I think it's me not understanding the difference between "jj new" and "jj commit", but I'm not sure.

I'm a big fan of the staging area for crafting clean commits, so this would be super useful for me to understand.




Your currently active commit is the staging area, only now that it's a "real" commit instead of some bastard half-commit all of your regular tools work with it directly. Same goes with the stash, it's rendered completely irrelevant.

When you're ready to "commit", you give a description to your current set of changes (`jj describe -m`) and then split out any of the pieces you don't want into the next commit (`jj split`). You get to pick the parts you want pulled out, and those get pulled out onto a new, fresh commit.

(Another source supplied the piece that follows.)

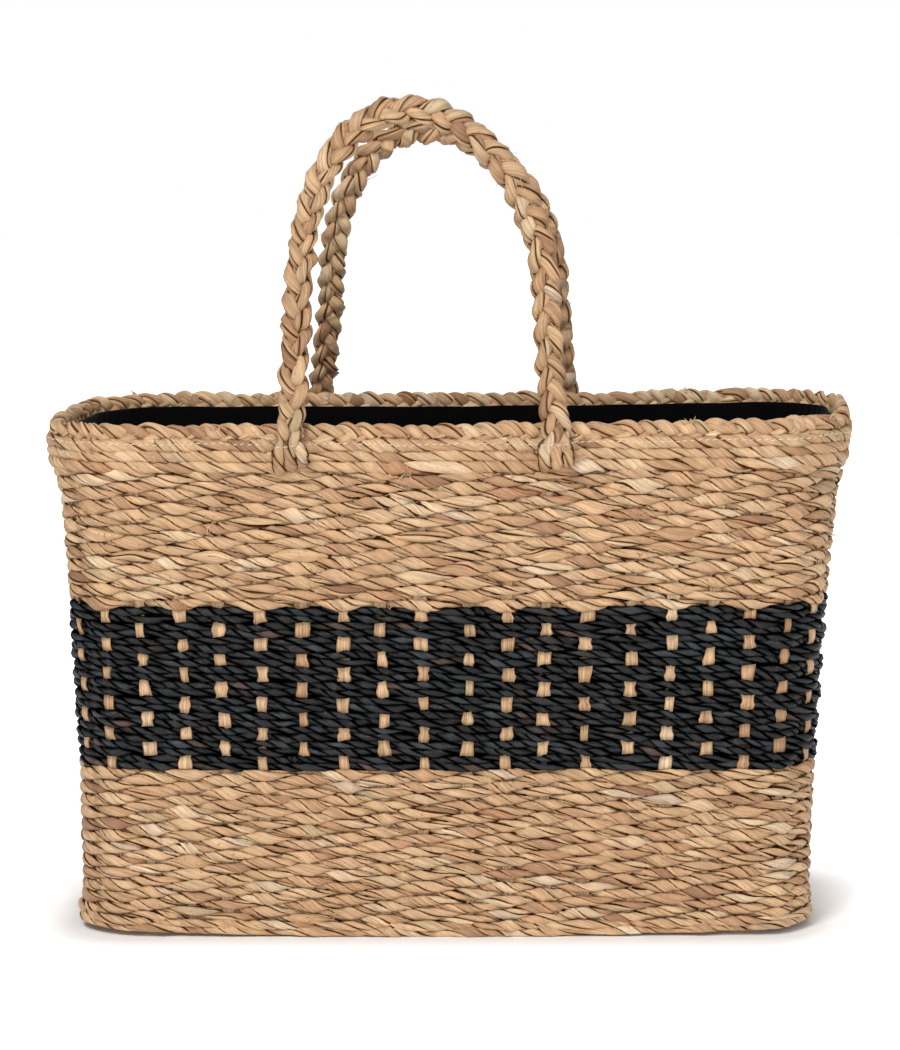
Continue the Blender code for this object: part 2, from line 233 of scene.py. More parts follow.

There's a notion of "empty commits" (commits without messages) in JJ. These are basically the "staging area" of git, and if you try to `jj git push` it JJ will reject. So these commits cannot make it to the remote branch.

To be honest, JJ makes it way easier for me to craft clean commits. The design philosophy of JJ is commit-oriented, not branch-oriented. Since it's a frontend to git, everything it does is fundamentally git. But it allows commit-oriented workflows to flow so much easier than git does.


“jj commit” = “jj describe; jj new”. Basically, jj doesn’t force you to wait until you’re “done” with some work to write the VCS message for it.